Reproduce all entries word for word.

-- Start of Entries provided --

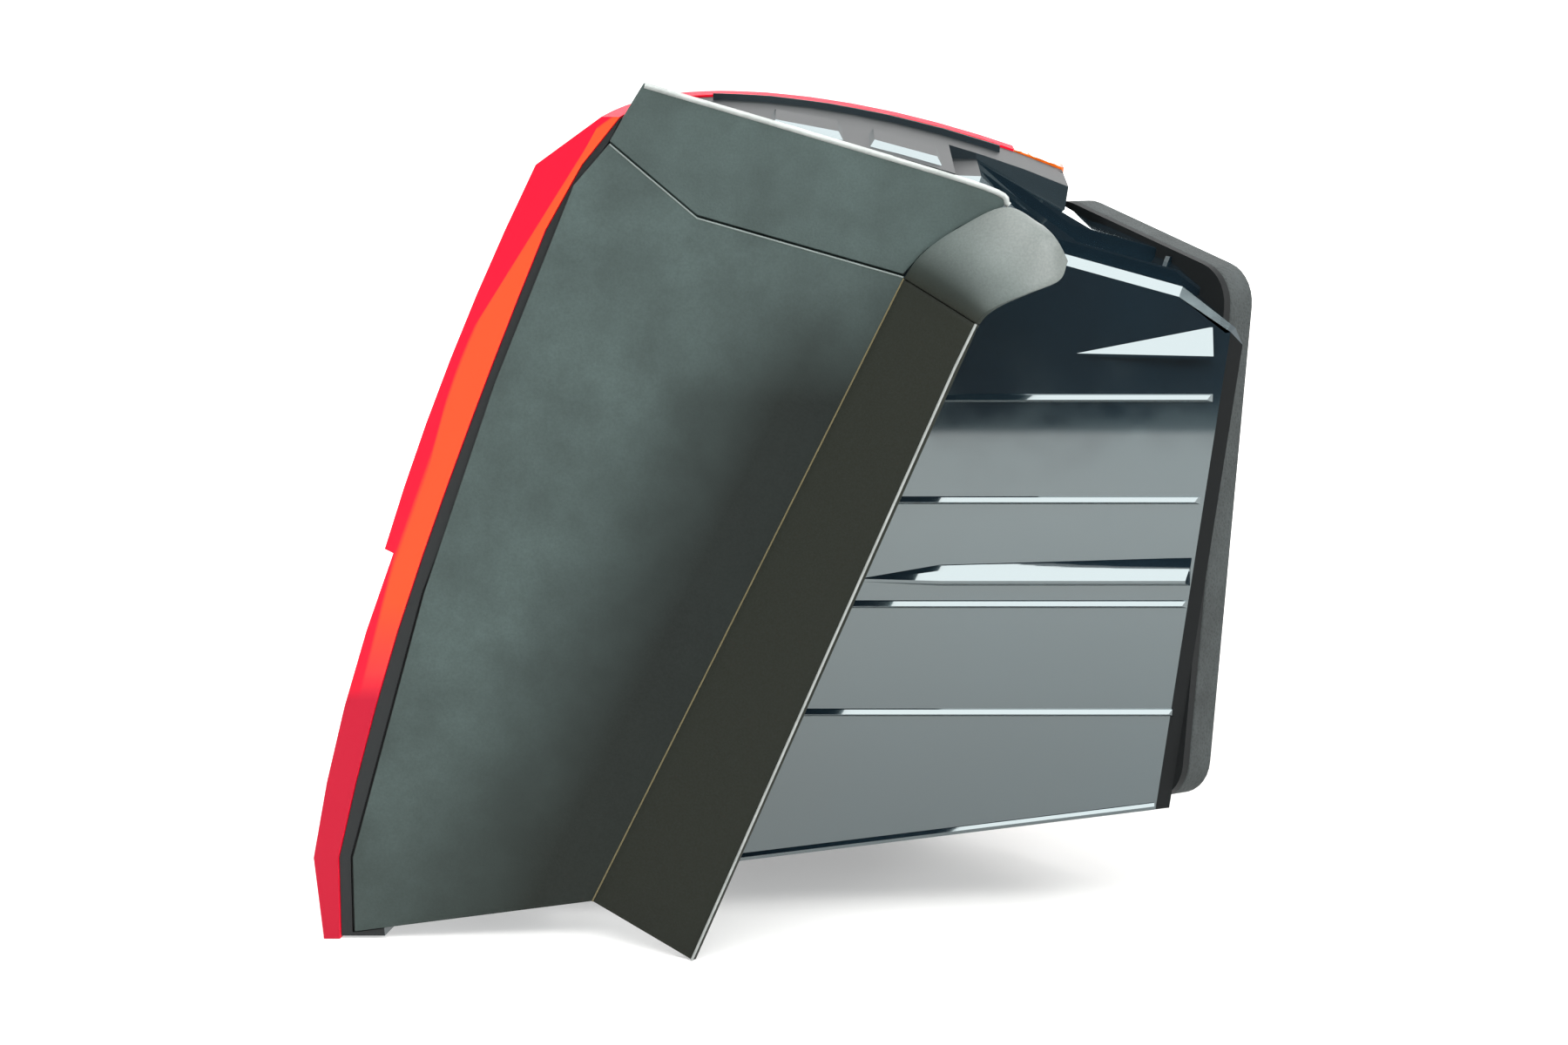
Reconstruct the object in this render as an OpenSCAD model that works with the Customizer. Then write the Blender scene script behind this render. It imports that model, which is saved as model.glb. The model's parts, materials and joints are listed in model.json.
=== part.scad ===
// Rear lamp cluster for the left side of a car, with the cover that fills the gap to the tailgate.
// +X points to the front of the car, +Y to its outer side, +Z up.
// The shapes are drawn from a datum: the rearmost line of the lens (X), the inner face of the
// side cover (Y) and the lower edge of the lens (Z). seated() then moves the origin to the foot
// of the upper stud's shank.

/* [Lens] */
// Height of the lens at its crown
lens_h = 287; // [270:1:310]
// Length from the rearmost line to the front tip
lens_len = 262; // [252:1:275]
// Width of the lens across its foot
lens_w = 158; // [150:1:168]
// Narrowing of the lens for each millimetre of height
lens_taper = 0.185; // [0.15:0.005:0.2]
// Bulge of the outer side at mid height
lens_bulge = 3; // [0:0.5:5]
// Thickness of the lens
lens_wall = 3; // [2.2:0.1:3.5]
// Depth of the skirt behind the lens face
skirt_d = 8.4; // [7:0.2:10]
// Height of the bevel at the foot of the lens
nib_h = 29.5; // [20:0.5:36]
// Set-back of the foot bevel
nib_in = 2.8; // [1:0.2:4]
// Height at which the upper lens steps out
step_h = 138; // [130:1:146]
// How far the upper lens stands out
step_out = 3.5; // [2:0.25:4.5]
// Rake of the lens below the step, per millimetre of height
rake_low = 0.275; // [0.25:0.005:0.3]
// Rake of the lens above the step, per millimetre of height
rake_high = 0.403; // [0.39:0.005:0.41]
// Backward bow of the lens between its corners
rake_bow = 3; // [1:0.2:4]
// Height of the bevel at the upper rear corner
corner_h = 16; // [12:1:18]
// Inner edge of the coloured windows, from the cover side
window_y = 14; // [12:0.5:20]
// Outer edge of the coloured windows
window_far = 94; // [84:1:98]
// Width of the amber strip at the front tip
marker_w = 19; // [14:1:24]
// Gap round each coloured window
window_gap = 0.15; // [0.1:0.05:0.3]

/* [Housing] */
// Wall of the housing
wall = 2.5; // [2:0.1:3]
// Gap between the lens skirt and the housing rim
weld_gap = 0.3; // [0.2:0.05:0.4]
// Width of the glossy rim that shows between lens and cover
rim_w = 4.2; // [3:0.2:6]
// Set-back of the housing's edge from the outline of the lens
edge_in = 0.8; // [0.7:0.05:0.9]
// Rise of the underside for each millimetre of length
floor_rise = 0.13; // [0.11:0.005:0.15]
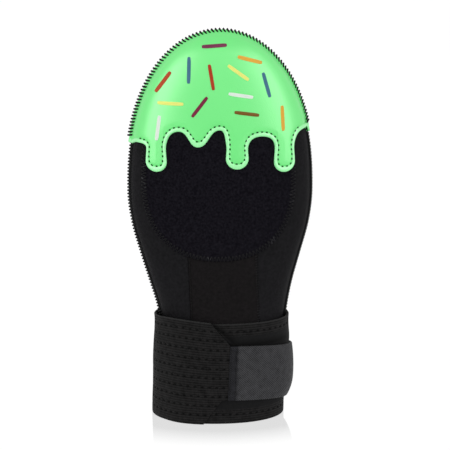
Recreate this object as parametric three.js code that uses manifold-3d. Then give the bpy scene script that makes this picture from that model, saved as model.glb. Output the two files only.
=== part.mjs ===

-- End of Entries provided --

- [Task output]
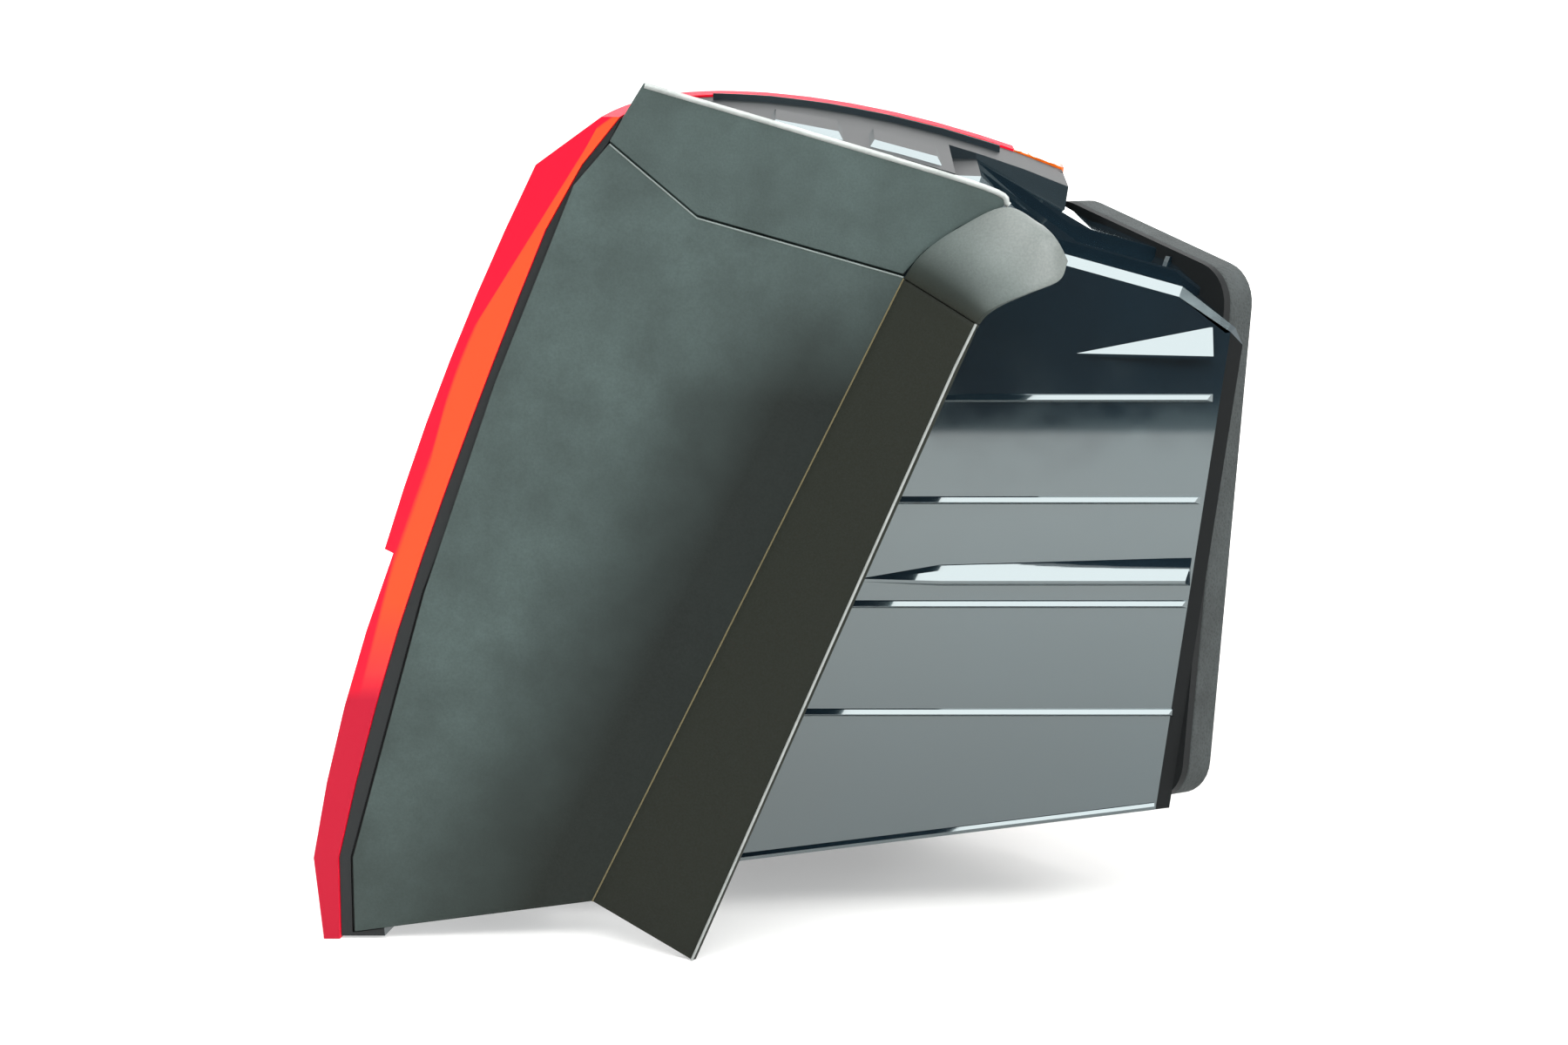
Reconstruct the object in this render as an OpenSCAD model that works with the Customizer. Then write the Blender scene script behind this render. It imports that model, which is saved as model.glb. The model's parts, materials and joints are listed in model.json.
=== part.scad ===
// Rear lamp cluster for the left side of a car, with the cover that fills the gap to the tailgate.
// +X points to the front of the car, +Y to its outer side, +Z up.
// The shapes are drawn from a datum: the rearmost line of the lens (X), the inner face of the
// side cover (Y) and the lower edge of the lens (Z). seated() then moves the origin to the foot
// of the upper stud's shank.

/* [Lens] */
// Height of the lens at its crown
lens_h = 287; // [270:1:310]
// Length from the rearmost line to the front tip
lens_len = 262; // [252:1:275]
// Width of the lens across its foot
lens_w = 158; // [150:1:168]
// Narrowing of the lens for each millimetre of height
lens_taper = 0.185; // [0.15:0.005:0.2]
// Bulge of the outer side at mid height
lens_bulge = 3; // [0:0.5:5]
// Thickness of the lens
lens_wall = 3; // [2.2:0.1:3.5]
// Depth of the skirt behind the lens face
skirt_d = 8.4; // [7:0.2:10]
// Height of the bevel at the foot of the lens
nib_h = 29.5; // [20:0.5:36]
// Set-back of the foot bevel
nib_in = 2.8; // [1:0.2:4]
// Height at which the upper lens steps out
step_h = 138; // [130:1:146]
// How far the upper lens stands out
step_out = 3.5; // [2:0.25:4.5]
// Rake of the lens below the step, per millimetre of height
rake_low = 0.275; // [0.25:0.005:0.3]
// Rake of the lens above the step, per millimetre of height
rake_high = 0.403; // [0.39:0.005:0.41]
// Backward bow of the lens between its corners
rake_bow = 3; // [1:0.2:4]
// Height of the bevel at the upper rear corner
corner_h = 16; // [12:1:18]
// Inner edge of the coloured windows, from the cover side
window_y = 14; // [12:0.5:20]
// Outer edge of the coloured windows
window_far = 94; // [84:1:98]
// Width of the amber strip at the front tip
marker_w = 19; // [14:1:24]
// Gap round each coloured window
window_gap = 0.15; // [0.1:0.05:0.3]

/* [Housing] */
// Wall of the housing
wall = 2.5; // [2:0.1:3]
// Gap between the lens skirt and the housing rim
weld_gap = 0.3; // [0.2:0.05:0.4]
// Width of the glossy rim that shows between lens and cover
rim_w = 4.2; // [3:0.2:6]
// Set-back of the housing's edge from the outline of the lens
edge_in = 0.8; // [0.7:0.05:0.9]
// Rise of the underside for each millimetre of length
floor_rise = 0.13; // [0.11:0.005:0.15]
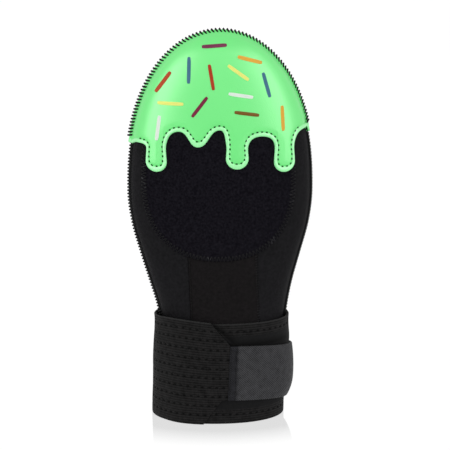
Recreate this object as parametric three.js code that uses manifold-3d. Then give the bpy scene script that makes this picture from that model, saved as model.glb. Output the two files only.
=== part.mjs ===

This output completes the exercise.